Jer 14-17; Matt 28:11-15; Ps 69:1-18; Prov 8:27-29
Psalm 119:96 NIV
Ever noticed that you can read a verse in the Bible several times, and discover something different each time? It’s like shining light on a diamond. Each time you turn it slightly, you suddenly see another facet of its beauty. The Bible is different from every other book we will ever read. We can learn all kinds of things about God from our own personal experience, from listening to the stories of others, and from reading books and listening to talks by Bible scholars and theologians. But we will get to know God even better by reading His Word and immersing ourselves in it. The psalmist wrote, ‘To all perfection I see a limit; but your commands are boundless’ (Psalm 119:96 NIV). There’s no limit to the things we can discover in God’s Word.
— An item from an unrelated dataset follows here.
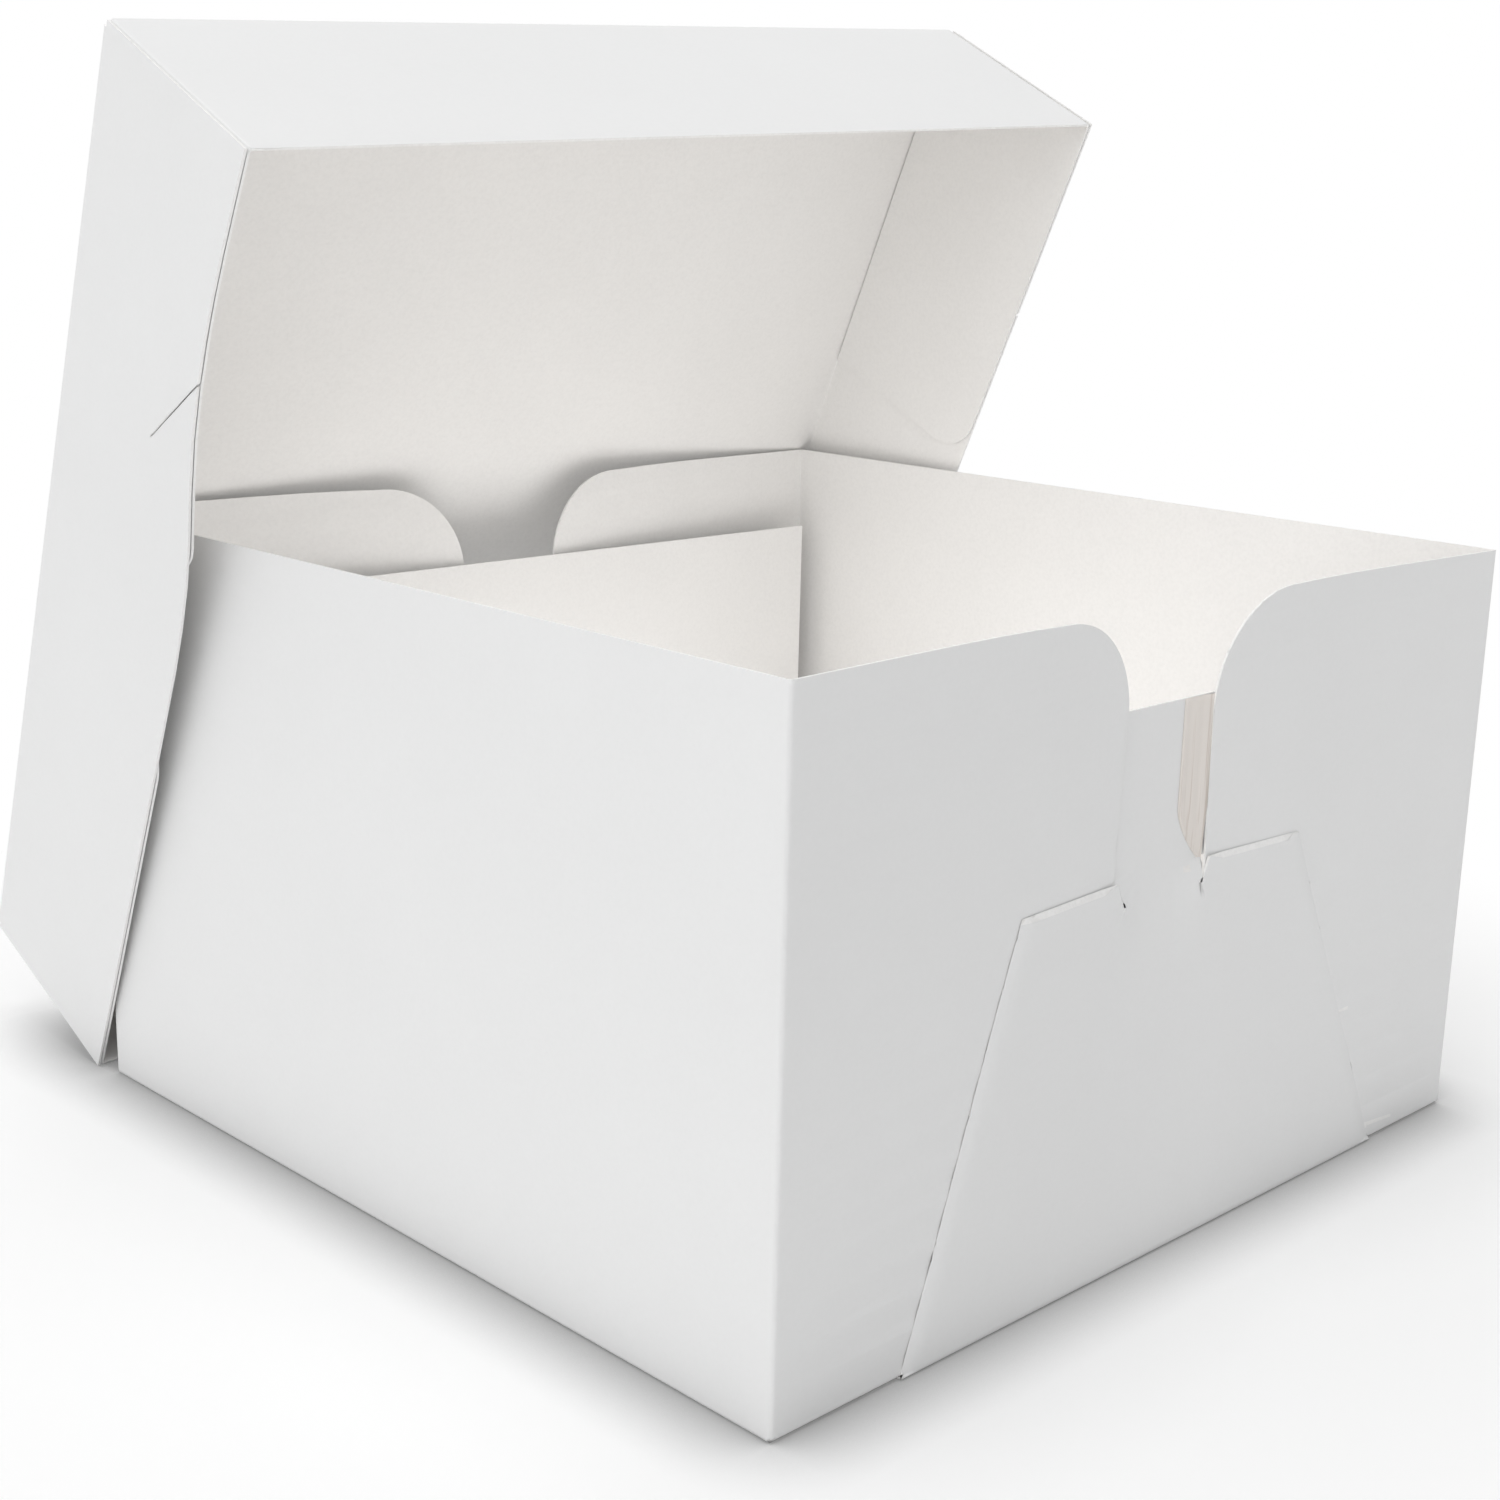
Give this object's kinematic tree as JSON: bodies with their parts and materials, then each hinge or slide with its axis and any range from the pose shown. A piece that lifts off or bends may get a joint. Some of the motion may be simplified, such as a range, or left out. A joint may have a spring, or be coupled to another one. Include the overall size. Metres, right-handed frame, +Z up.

But if we are not learning or understanding something, we can get discouraged or think there’s nothing there for us to learn. The key is not to give up and to stick with it. If that’s how you’re feeling at the moment, here’s something to try: study the same Scripture a few times, then leave it for a while. In that time, ask God any questions you’ve got about that Scripture, and ask Him to show you what He’s trying to teach you through it. Maybe even read up on any other verses that cross-reference with it. When you come back and dig into it again, you’ll probably discover all kinds of things you didn’t notice before. There’s no limit to the number of times you can study a verse, no limit to the number of questions you can ask, no limit to the ways you can apply biblical guidance to your life. So put in the effort, keep going, and keep asking questions.